Over the next few weeks, Mac continues to visit the mosque, getting to know the men, women and children who worship there. Sensing his need for purpose, Bibi asks him to lead meetings, participate in prayers and even stand by the door as a security guard. Then, after the FBI searches his home, the congregation learns the truth: Mac was planning to murder them.

Instead of recoiling in fear and disgust, instead of casting him out, Bibi invites Mac to the Bahrami home for dinner, a traditional Afghan feast of chicken, homemade bread, rice, eggplant and more. As they share a meal, she has only one question: “What were you thinking, Brother Richard?”

Your initial reaction might be like mine: Non-Muslim people need to get past their fear of our communities and educate themselves about Islam. But this documentary is saying so much more — it is calling each of us to consider our shared humanity.

Everywhere we look today, we see people entrenching themselves so deeply in their beliefs that they can justify hatred of others. This hostility is not limited to one race, religion or creed, to one country or conflict, to one political party or social movement, to one gender or generation.

As Bibi wrote recently in The Washington Post, “We live in a time in which people have stopped talking to those who don’t share their views … if we continue down this road, we will never understand one another, never find our shared humanity, never have peace.”
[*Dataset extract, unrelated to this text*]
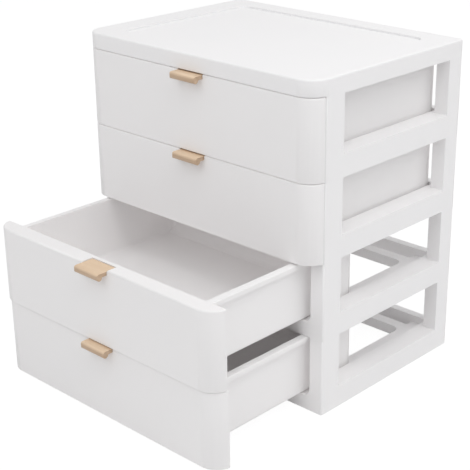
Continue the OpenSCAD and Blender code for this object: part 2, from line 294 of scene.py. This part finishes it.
def add_bump(tree, height, strength, shader):
    """Lets a height drive the normal of a shader through a Bump node."""
    bump = tree.nodes.new("ShaderNodeBump")
    bump.inputs["Strength"].default_value = strength
    bump.inputs["Distance"].default_value = bump_distance
    tree.links.new(height, bump.inputs["Height"])
    tree.links.new(bump.outputs["Normal"], shader.inputs["Normal"])


# The grey below is painted shade for the tray's crease, not a colour of the plastic.
crease_painted_shade_grey = (0.865, 0.865, 0.865, 1)
bump_distance = 0.0001


def white_plastic(name, cool, warm, roughness):
    material = new_material(name)
    tree = material.node_tree
    shader = principled(material)
    surface = use_group(tree, moulded)
    unshaded_white = mix_colors(tree, surface.outputs["Shade"], cool, warm)
    # Painted shade: the crease mask greys the base colour along the tray's step.
    tree.links.new(mix_colors(tree, use_group(tree, crease).outputs["Mask"], unshaded_white, crease_painted_shade_grey),
                   shader.inputs["Base Color"])
    marks = use_group(tree, handled, Roughness=roughness)
    tree.links.new(marks.outputs["Roughness"], shader.inputs["Roughness"])
    add_bump(tree, surface.outputs["Height"], 0.25, shader)
    shader.inputs["IOR"].default_value = 1.5
    shader.inputs["Specular IOR Level"].default_value = 0.4
    return material


cabinet_plastic = white_plastic("cabinet_plastic", (0.918, 0.912, 0.914, 1),
                                (0.930, 0.920, 0.918, 1), roughness=0.62)
drawer_plastic = white_plastic("drawer_plastic", (0.920, 0.910, 0.908, 1),
                               (0.932, 0.918, 0.914, 1), roughness=0.55)
print("plastics:", cabinet_plastic.name, drawer_plastic.name)

# %% [markdown]
# ## Wood of the pulls
# The pulls are a light beech with a satin lacquer. Its grain runs across the drawer, along
# X, so the noise is stretched a lot along that axis. The upper face is painted lighter and
# the nose and the underside darker, as painted light and shade, so a small group tells
# them apart by how far a face turns away from straight up.

# %% Make the wood
wood_grain, ports, result = new_group(
    "wood_grain",
    [("Scale", 260.0), ("Stretch", 0.06)],
    [("Figure", "NodeSocketFloat"), ("Height", "NodeSocketFloat")])
along = wood_grain.nodes.new("ShaderNodeCombineXYZ")
along.inputs["Y"].default_value = 1.0
along.inputs["Z"].default_value = 1.0
wood_grain.links.new(ports.outputs["Stretch"], along.inputs["X"])
stretched = wood_grain.nodes.new("ShaderNodeVectorMath")
stretched.operation = "MULTIPLY"
wood_grain.links.new(object_coordinates(wood_grain), stretched.inputs[0])
wood_grain.links.new(along.outputs[0], stretched.inputs[1])
fibres = noise(wood_grain, stretched.outputs[0], 5.0)
wood_grain.links.new(ports.outputs["Scale"], fibres.inputs["Scale"])
wood_grain.links.new(fibres.outputs["Fac"], result.inputs["Figure"])
wood_grain.links.new(fibres.outputs["Fac"], result.inputs["Height"])

# Painted light and shade: faces turned away from straight up get the darker wood colour.
facing_shade_group, ports, result = new_group(
    "painted_shade_by_facing", [("Turn", 0.9), ("Contrast", 1.4)], [("Mask", "NodeSocketFloat")])
facing = split_vector(facing_shade_group, facing_shade_group.nodes.new("ShaderNodeTexCoord").outputs["Normal"])
turned = math_node(facing_shade_group, "SUBTRACT", ports.outputs["Turn"], facing["Z"])
facing_shade_group.links.new(math_node(facing_shade_group, "MULTIPLY", turned, ports.outputs["Contrast"]),
                 result.inputs["Mask"])

beech = new_material("handle_wood")
tree = beech.node_tree
figure = use_group(tree, wood_grain)
# Two copies of the beech colour: a lighter one painted for the lit upper face, a darker one
# painted for the shaded nose and underside.
lit_wood_colour = mix_colors(tree, figure.outputs["Figure"],
                    (0.72, 0.52, 0.34, 1), (0.90, 0.71, 0.52, 1))
shaded_wood_colour = mix_colors(tree, figure.outputs["Figure"],
                 (0.46, 0.31, 0.20, 1), (0.66, 0.49, 0.34, 1))
tree.links.new(mix_colors(tree, use_group(tree, facing_shade_group).outputs["Mask"], lit_wood_colour, shaded_wood_colour),
               principled(beech).inputs["Base Color"])
marks = use_group(tree, handled, Roughness=0.45)
tree.links.new(marks.outputs["Roughness"], principled(beech).inputs["Roughness"])
add_bump(tree, figure.outputs["Height"], 0.2, principled(beech))
print("wood:", beech.name)

# %% [markdown]
# ## Soft moulded edges
# No moulded edge is razor sharp, and it is the thin line of light along each edge that
# draws a white object on a white ground. The rigid pieces keep their meshes, so the
# rounding is left to live modifiers: Weld joins the loose triangles, and Bevel rounds
# what is still sharp, but leaves the crowned edges alone, whose facets meet at small
# angles. Loop slide is off, so that the width stays even across the triangles.

# %% Round the edges and set the materials
def soften(piece, width):
    """Rounds the sharp edges of a rigid piece with modifiers."""
    joined = piece.modifiers.new("weld", "WELD")
    joined.merge_threshold = 0.00001
    bevel = piece.modifiers.new("soft_edges", "BEVEL")
    bevel.width = width
    bevel.segments = 2
    bevel.limit_method = "ANGLE"
    bevel.angle_limit = math.radians(35)
    bevel.harden_normals = True
    bevel.miter_outer = "MITER_ARC"
    bevel.loop_slide = False


finishes = {"top_cover": cabinet_plastic, "tier_frame": cabinet_plastic,
            "drawer": drawer_plastic, "handle": beech}
edge_rounding = {"top_cover": 0.0003, "tier_frame": 0.0006,
                 "drawer": 0.0007, "handle": 0.0005}
for name, piece in sorted(nodes.items()):
    kind = name.rstrip("_1234")
    piece.data.materials.clear()
    piece.data.materials.append(finishes[kind])
    soften(piece, edge_rounding[kind])
print("finished", len(nodes), "pieces")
I have experienced the damage unchecked division can cause. At 15 years old, I was shot in the head for speaking against the Pakistani Taliban’s ban on girls’ education. The assailant wasn’t a white soldier like Mac. He was a young man, not much older than me, a Muslim from my own community. He, like so many others, had been led to believe that his narrow view of the world was the right one. That his Islam was better than mine. That the role of women and girls he accepted was the one we should all be forced to practice.

When people ask me what I would say to the man who shot me, I tell them I would forgive him. I know how destructive anger, revenge and hatred can be. I will always choose love.

It may sound simplistic or trite to say, “Show kindness to those who are different from you. Forgive people who hurt you.” But people like Bibi spend years cultivating compassion in their own hearts. Over time, they learn to be receptive, not reactive. They practice acceptance, not alienation.

They do this because they know it works. In the film, Mac says Bibi and others at the mosque showed him “true humanity” and changed his life. He found a community and even served as president of the mosque for two years. He found a purpose, too — today he travels the country telling his story and helping others move from hate to understanding.

At different points in their lives, both Bibi and Mac needed help. Without the Muncie community that welcomed Afghan refugees in the 1980s, the Bahrami family might not have survived. Without the Bahrami family, Mac might have killed dozens of innocent people. Without Mac, someone struggling with hatred and rage today might never hear that it’s possible to be forgiven and live a life of love.

If you’re reading this, I hope that you’ll watch Stranger at the Gate and begin to understand Mac and Bibi’s life-saving message: To believe that people can change — and to be willing to change ourselves — is our best hope for a better world.